There's a Big Screen Classics series going on at the Lafayette Theater in Suffern, New York, and Glenn Kenny recommends it if you're in the area.

Reports, roundups and reviews from Ebertfest, which wrapped on Sunday: David Bordwell (more), Jim Emerson, Marilyn Ferdinand and suzidoll (TCM).

AFI Fest has announced that this year's edition will take place from November 4 through 11 in Los Angeles; the festival's also issued a call for entries.

Festival entries with ongoing updates: Tribeca and San Francisco.

 

IN OTHER NEWS


"Iron Man 2 Reviews: Generally Thumbs Down." Zac Gille's roundup for the Alt Film Guide.

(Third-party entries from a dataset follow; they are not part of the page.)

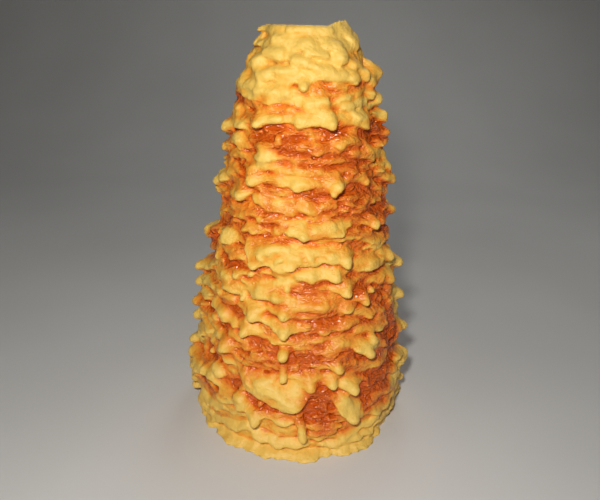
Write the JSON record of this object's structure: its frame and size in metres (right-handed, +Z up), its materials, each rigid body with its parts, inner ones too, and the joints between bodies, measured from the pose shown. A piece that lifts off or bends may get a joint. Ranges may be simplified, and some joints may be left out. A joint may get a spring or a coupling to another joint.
{
  "type": "spit cake",
  "caption": "Tall, tapering spit cake: a hollow cake of thin baked layers with crested, knobbly ledges of golden and browned batter, cut flat at both ends.",
  "frame": {"origin": "middle of the flat base, on the axis of the hole that the spit leaves, at the level the cake stands on", "axes": "+Z up along the spit's axis, from the wide end to the narrow end; front at -Y, +X to the right seen from the front"},
  "size_m": [0.2445, 0.2363, 0.4055],
  "materials": {
    "cake_crust": "golden yellow batter on the ledges and knobs, browned orange in the recesses, with a soft buttery sheen"
  },
  "bodies": {
    "root": {"cake": "cake_crust"}
  },
  "joints": []
}
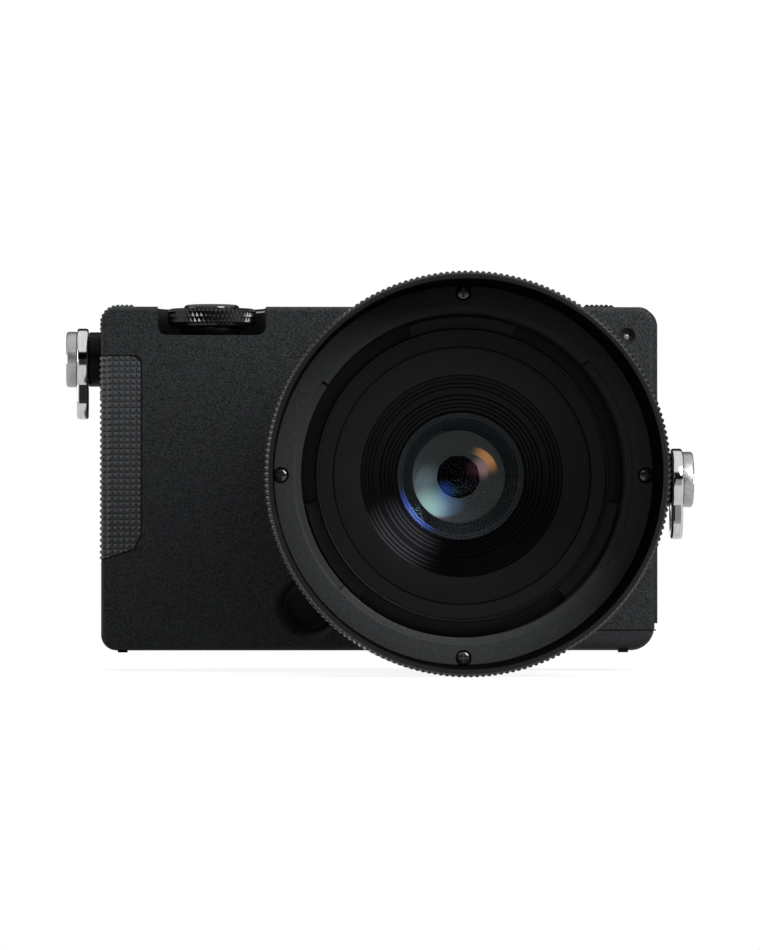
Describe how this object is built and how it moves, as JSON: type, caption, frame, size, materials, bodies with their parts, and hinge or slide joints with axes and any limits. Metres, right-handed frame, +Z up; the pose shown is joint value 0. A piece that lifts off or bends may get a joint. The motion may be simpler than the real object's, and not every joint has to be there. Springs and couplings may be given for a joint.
{
  "type": "mirrorless camera",
  "caption": "Boxy mirrorless camera with a compact prime lens, a serrated cylindrical metal hood, a knurled front dial and strap holders on both sides.",
  "frame": {"origin": "centre of the mouth of the bottom tripod socket, straight below the lens axis", "axes": "+Z up, -Y the way the lens points, +X to the right as seen from the front"},
  "size_m": [0.1285, 0.1185, 0.0783],
  "materials": {
    "black_casing": "fine matte paint on aluminium",
    "dark_metal": "black anodised aluminium",
    "hood_metal": "satin black anodised aluminium",
    "grip_rubber": "moulded rubber",
    "cover_rubber": "smooth rubber",
    "polished_steel": "finely brushed",
    "mount_steel": "satin",
    "black_screw": "blackened",
    "gloss_black": "gloss",
    "matte_black": "matt",
    "record_red": "satin",
    "screen_glass": "gloss black",
    "clear_glass": "coated",
    "circuit_board": "solder mask",
    "cell": "matt",
    "sensor_face": "gloss",
    "blade_steel": "grey film",
    "lamp": "clear amber"
  },
  "bodies": {
    "camera": {"front_case": "black_casing", "rear_case": "black_casing", "heat_sink": "dark_metal", "grip_strip": "grip_rubber", "thumb_grip": "grip_rubber", "bottom_corner_cover": "black_casing", "body_mount_ring": "mount_steel", "body_screws": "black_screw", "sensor_unit": "sensor_face", "main_board": "circuit_board", "battery": "cell", "tripod_sockets": "mount_steel", "strap_screws": "polished_steel", "strap_spacers": "cover_rubber", "lcd_glass": "screen_glass", "dial_bezel": "gloss_black", "af_lamp": "lamp", "feet": "cover_rubber"},
    "shutter": {"shutter_button": "dark_metal"},
    "dial": {"front_dial": "dark_metal"},
    "record": {"record_button": "record_red"},
    "power": {"power_switch": "dark_metal"},
    "mode": {"mode_switch": "dark_metal"},
    "back_dial": {"rear_dial": "matte_black"},
    "ok": {"ok_button": "matte_black"},
    "lock": {"lock_button": "matte_black"},
    "quick": {"quick_button": "matte_black"},
    "menu": {"menu_button": "matte_black"},
    "release": {"release_button": "dark_metal", "lock_pin": "mount_steel"},
    "door": {"battery_door": "matte_black"},
    "latch": {"door_latch": "matte_black"},
    "upper_cover": {"upper_port_cover": "cover_rubber"},
    "lower_cover": {"lower_port_cover": "cover_rubber"},
    "eyelet_left": {"strap_eyelet_left": "polished_steel"},
    "eyelet_right": {"strap_eyelet_right": "polished_steel"},
    "lens": {"lens_mount_ring": "mount_steel", "lens_barrel": "dark_metal", "front_barrel": "dark_metal", "front_trim_ring": "matte_black", "front_lens": "clear_glass", "rear_lens": "clear_glass", "iris_housing": "matte_black"},
    "aperture": {"aperture_ring": "dark_metal"},
    "focus": {"focus_ring": "dark_metal"},
    "focus_mode": {"focus_switch": "matte_black"},
    "focus_cell": {"focus_group": "clear_glass"},
    "iris_drive": {"iris_ring": "dark_metal"},
    "hood": {"hood_base": "hood_metal", "hood_shell": "hood_metal", "hood_screws": "black_screw"},
    "blade_1": {"iris_blade_1": "blade_steel"},
    "blade_2": {"iris_blade_2": "blade_steel"},
    "blade_3": {"iris_blade_3": "blade_steel"},
    "blade_4": {"iris_blade_4": "blade_steel"},
    "blade_5": {"iris_blade_5": "blade_steel"},
    "blade_6": {"iris_blade_6": "blade_steel"},
    "blade_7": {"iris_blade_7": "blade_steel"},
    "blade_8": {"iris_blade_8": "blade_steel"},
    "blade_9": {"iris_blade_9": "blade_steel"}
  },
  "joints": [
    {"name": "shutter_press", "type": "slide", "parent": "camera", "child": "shutter", "axis": [0, 0, -1], "range_m": [0, 0.0007], "stiffness_N_per_m": 800},
    {"name": "record_press", "type": "slide", "parent": "camera", "child": "record", "axis": [0, 0, -1], "range_m": [0, 0.0006], "stiffness_N_per_m": 800},
    {"name": "ok_press", "type": "slide", "parent": "camera", "child": "ok", "axis": [0, -1, 0], "range_m": [0, 0.0006], "stiffness_N_per_m": 800},
    {"name": "lock_press", "type": "slide", "parent": "camera", "child": "lock", "axis": [0, -1, 0], "range_m": [0, 0.0006], "stiffness_N_per_m": 800},
    {"name": "quick_press", "type": "slide", "parent": "camera", "child": "quick", "axis": [0, -1, 0], "range_m": [0, 0.0006], "stiffness_N_per_m": 800},
    {"name": "menu_press", "type": "slide", "parent": "camera", "child": "menu", "axis": [0, -1, 0], "range_m": [0, 0.0006], "stiffness_N_per_m": 800},
    {"name": "release_press", "type": "slide", "parent": "camera", "child": "release", "axis": [0, 1, 0], "range_m": [0, 0.0015], "stiffness_N_per_m": 800},
    {"name": "power_slide", "type": "slide", "parent": "camera", "child": "power", "axis": [-1, 0, 0], "range_m": [0, 0.004]},
    {"name": "mode_slide", "type": "slide", "parent": "camera", "child": "mode", "axis": [1, 0, 0], "range_m": [0, 0.004]},
    {"name": "dial_turn", "type": "hinge", "parent": "camera", "child": "dial", "pos_m": [-0.0489, -0.0077, 0.067], "axis": [0, 0, 1], "continuous": true},
    {"name": "back_dial_turn", "type": "hinge", "parent": "camera", "child": "back_dial", "pos_m": [-0.0603, 0.0225, 0.03006], "axis": [0, 1, 0], "continuous": true},
    {"name": "door_hinge", "type": "hinge", "parent": "camera", "child": "door", "pos_m": [-0.0342, -0.0059, 0.00075], "axis": [0, -1, 0], "range_deg": [0, 90]},
    {"name": "latch_slide", "type": "slide", "parent": "door", "child": "latch", "axis": [1, 0, 0], "range_m": [0, 0.0015]},
    {"name": "upper_cover_hinge", "type": "hinge", "parent": "camera", "child": "upper_cover", "pos_m": [0.04145, 0.007, 0.0532], "axis": [0, 0, 1], "range_deg": [0, 100]},
    {"name": "lower_cover_hinge", "type": "hinge", "parent": "camera", "child": "lower_cover", "pos_m": [0.04145, 0.007, 0.0141], "axis": [0, 0, 1], "range_deg": [0, 100]},
    {"name": "left_eyelet_swing", "type": "hinge", "parent": "camera", "child": "eyelet_left", "pos_m": [-0.07525, -0.004, 0.0595], "axis": [1, 0, 0], "continuous": true},
    {"name": "right_eyelet_swing", "type": "hinge", "parent": "camera", "child": "eyelet_right", "pos_m": [0.04655, -0.004, 0.03495], "axis": [1, 0, 0], "continuous": true},
    {"name": "lens_turn", "type": "hinge", "parent": "camera", "child": "lens", "pos_m": [0, -0.0203, 0.03495], "axis": [0, -1, 0], "range_deg": [0, 60]},
    {"name": "aperture_turn", "type": "hinge", "parent": "lens", "child": "aperture", "pos_m": [0, -0.0324, 0.03495], "axis": [0, -1, 0], "range_deg": [-30, 35]},
    {"name": "focus_turn", "type": "hinge", "parent": "lens", "child": "focus", "pos_m": [0, -0.0524, 0.03495], "axis": [0, -1, 0], "continuous": true},
    {"name": "focus_mode_slide", "type": "slide", "parent": "lens", "child": "focus_mode", "axis": [0, 1, 0], "range_m": [0, 0.0025]},
    {"name": "focus_cell_slide", "type": "slide", "parent": "lens", "child": "focus_cell", "axis": [0, -1, 0], "range_m": [-0.003, 0.003]},
    {"name": "iris_turn", "type": "hinge", "parent": "lens", "child": "iris_drive", "pos_m": [0, -0.0473, 0.03495], "axis": [0, -1, 0], "range_deg": [-11.53, 8.47]},
    {"name": "blade_1_swing", "type": "hinge", "parent": "lens", "child": "blade_1", "pos_m": [0.00034, -0.0453, 0.02035], "axis": [0, -1, 0], "range_deg": [-17.4, 12.8]},
    {"name": "blade_2_swing", "type": "hinge", "parent": "lens", "child": "blade_2", "pos_m": [0.00965, -0.0453, 0.02399], "axis": [0, -1, 0], "range_deg": [-17.4, 12.8]},
    {"name": "blade_3_swing", "type": "hinge", "parent": "lens", "child": "blade_3", "pos_m": [0.01443, -0.0453, 0.03275], "axis": [0, -1, 0], "range_deg": [-17.4, 12.8]},
    {"name": "blade_4_swing", "type": "hinge", "parent": "lens", "child": "blade_4", "pos_m": [0.01247, -0.0453, 0.04255], "axis": [0, -1, 0], "range_deg": [-17.4, 12.8]},
    {"name": "blade_5_swing", "type": "hinge", "parent": "lens", "child": "blade_5", "pos_m": [0.00467, -0.0453, 0.04878], "axis": [0, -1, 0], "range_deg": [-17.4, 12.8]},
    {"name": "blade_6_swing", "type": "hinge", "parent": "lens", "child": "blade_6", "pos_m": [-0.00532, -0.0453, 0.04855], "axis": [0, -1, 0], "range_deg": [-17.4, 12.8]},
    {"name": "blade_7_swing", "type": "hinge", "parent": "lens", "child": "blade_7", "pos_m": [-0.01281, -0.0453, 0.04195], "axis": [0, -1, 0], "range_deg": [-17.4, 12.8]},
    {"name": "blade_8_swing", "type": "hinge", "parent": "lens", "child": "blade_8", "pos_m": [-0.01431, -0.0453, 0.03208], "axis": [0, -1, 0], "range_deg": [-17.4, 12.8]},
    {"name": "blade_9_swing", "type": "hinge", "parent": "lens", "child": "blade_9", "pos_m": [-0.00912, -0.0453, 0.02355], "axis": [0, -1, 0], "range_deg": [-17.4, 12.8]},
    {"name": "hood_turn", "type": "hinge", "parent": "lens", "child": "hood", "pos_m": [0, -0.066, 0.03495], "axis": [0, -1, 0], "range_deg": [0, 60]}
  ],
  "couplings": [
    {"joint": "blade_1_swing", "follows": "iris_turn", "ratio": 1.5},
    {"joint": "blade_2_swing", "follows": "iris_turn", "ratio": 1.5},
    {"joint": "blade_3_swing", "follows": "iris_turn", "ratio": 1.5},
    {"joint": "blade_4_swing", "follows": "iris_turn", "ratio": 1.5},
    {"joint": "blade_5_swing", "follows": "iris_turn", "ratio": 1.5},
    {"joint": "blade_6_swing", "follows": "iris_turn", "ratio": 1.5},
    {"joint": "blade_7_swing", "follows": "iris_turn", "ratio": 1.5},
    {"joint": "blade_8_swing", "follows": "iris_turn", "ratio": 1.5},
    {"joint": "blade_9_swing", "follows": "iris_turn", "ratio": 1.5}
  ]
}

Update, 5/3: "[I]t gives pause to consider how the three world-renowned filmmakers to come from Portugal — Manoel de Oliveira, João César Monteiro, and Pedro Costa — all manage a stylistic variation on a theme: a tone of regal peasant simplicity coupled with a fiercely recalcitrant abstruseness." Michael Atkinson at Moving Image Source: "Increasingly, Oliveira has been the warmest of this snippy trio, while Costa is the upstart intent on fragmented miserableness. Between them, Monteiro appears to be one of world cinema's most troubling figures, except when you realize that trouble was his (second) middle name, and virtually nothing he did on film was ever meant to be 'filmic' per se, much less actively captivating to any but the most self-crucifying art-house audiences."